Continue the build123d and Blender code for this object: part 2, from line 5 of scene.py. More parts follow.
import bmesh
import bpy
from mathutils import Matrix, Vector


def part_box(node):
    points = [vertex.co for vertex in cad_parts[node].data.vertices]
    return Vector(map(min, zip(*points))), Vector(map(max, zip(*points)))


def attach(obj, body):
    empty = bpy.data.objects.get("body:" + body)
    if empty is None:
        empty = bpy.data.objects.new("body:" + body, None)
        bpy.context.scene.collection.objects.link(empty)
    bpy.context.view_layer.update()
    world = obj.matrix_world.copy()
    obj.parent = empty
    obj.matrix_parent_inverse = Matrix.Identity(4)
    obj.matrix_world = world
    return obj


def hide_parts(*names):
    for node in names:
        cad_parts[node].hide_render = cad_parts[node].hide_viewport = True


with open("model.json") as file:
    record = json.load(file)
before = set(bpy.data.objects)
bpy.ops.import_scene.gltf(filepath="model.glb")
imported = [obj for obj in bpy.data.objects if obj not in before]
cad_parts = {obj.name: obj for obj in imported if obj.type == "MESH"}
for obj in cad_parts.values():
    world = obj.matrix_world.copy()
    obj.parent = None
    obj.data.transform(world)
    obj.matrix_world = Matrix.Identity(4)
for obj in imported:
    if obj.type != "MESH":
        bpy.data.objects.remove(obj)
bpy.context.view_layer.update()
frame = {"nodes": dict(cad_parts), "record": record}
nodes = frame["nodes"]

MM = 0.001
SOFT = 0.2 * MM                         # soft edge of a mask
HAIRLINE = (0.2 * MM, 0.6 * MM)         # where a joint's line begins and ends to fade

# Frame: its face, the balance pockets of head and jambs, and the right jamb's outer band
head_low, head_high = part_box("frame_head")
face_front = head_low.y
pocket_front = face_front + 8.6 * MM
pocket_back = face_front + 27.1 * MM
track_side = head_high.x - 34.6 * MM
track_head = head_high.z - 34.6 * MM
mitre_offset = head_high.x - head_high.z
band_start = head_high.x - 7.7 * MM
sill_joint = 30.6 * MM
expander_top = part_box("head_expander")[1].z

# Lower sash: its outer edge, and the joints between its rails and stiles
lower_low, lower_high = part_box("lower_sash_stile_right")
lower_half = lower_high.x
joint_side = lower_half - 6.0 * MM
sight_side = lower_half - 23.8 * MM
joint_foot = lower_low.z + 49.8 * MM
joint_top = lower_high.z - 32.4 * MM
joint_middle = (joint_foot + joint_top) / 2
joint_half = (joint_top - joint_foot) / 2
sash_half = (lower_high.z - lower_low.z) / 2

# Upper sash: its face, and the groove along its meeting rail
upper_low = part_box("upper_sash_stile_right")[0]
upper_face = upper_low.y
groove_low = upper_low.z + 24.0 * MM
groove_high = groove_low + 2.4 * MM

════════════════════

Repeat these lines exactly and nothing more: the one containing "points = [vertex.co", the one containing "HAIRLINE = (0.2", and all the lines between.

    points = [vertex.co for vertex in cad_parts[node].data.vertices]
    return Vector(map(min, zip(*points))), Vector(map(max, zip(*points)))


def attach(obj, body):
    empty = bpy.data.objects.get("body:" + body)
    if empty is None:
        empty = bpy.data.objects.new("body:" + body, None)
        bpy.context.scene.collection.objects.link(empty)
    bpy.context.view_layer.update()
    world = obj.matrix_world.copy()
    obj.parent = empty
    obj.matrix_parent_inverse = Matrix.Identity(4)
    obj.matrix_world = world
    return obj


def hide_parts(*names):
    for node in names:
        cad_parts[node].hide_render = cad_parts[node].hide_viewport = True


with open("model.json") as file:
    record = json.load(file)
before = set(bpy.data.objects)
bpy.ops.import_scene.gltf(filepath="model.glb")
imported = [obj for obj in bpy.data.objects if obj not in before]
cad_parts = {obj.name: obj for obj in imported if obj.type == "MESH"}
for obj in cad_parts.values():
    world = obj.matrix_world.copy()
    obj.parent = None
    obj.data.transform(world)
    obj.matrix_world = Matrix.Identity(4)
for obj in imported:
    if obj.type != "MESH":
        bpy.data.objects.remove(obj)
bpy.context.view_layer.update()
frame = {"nodes": dict(cad_parts), "record": record}
nodes = frame["nodes"]

MM = 0.001
SOFT = 0.2 * MM                         # soft edge of a mask
HAIRLINE = (0.2 * MM, 0.6 * MM)         # where a joint's line begins and ends to fade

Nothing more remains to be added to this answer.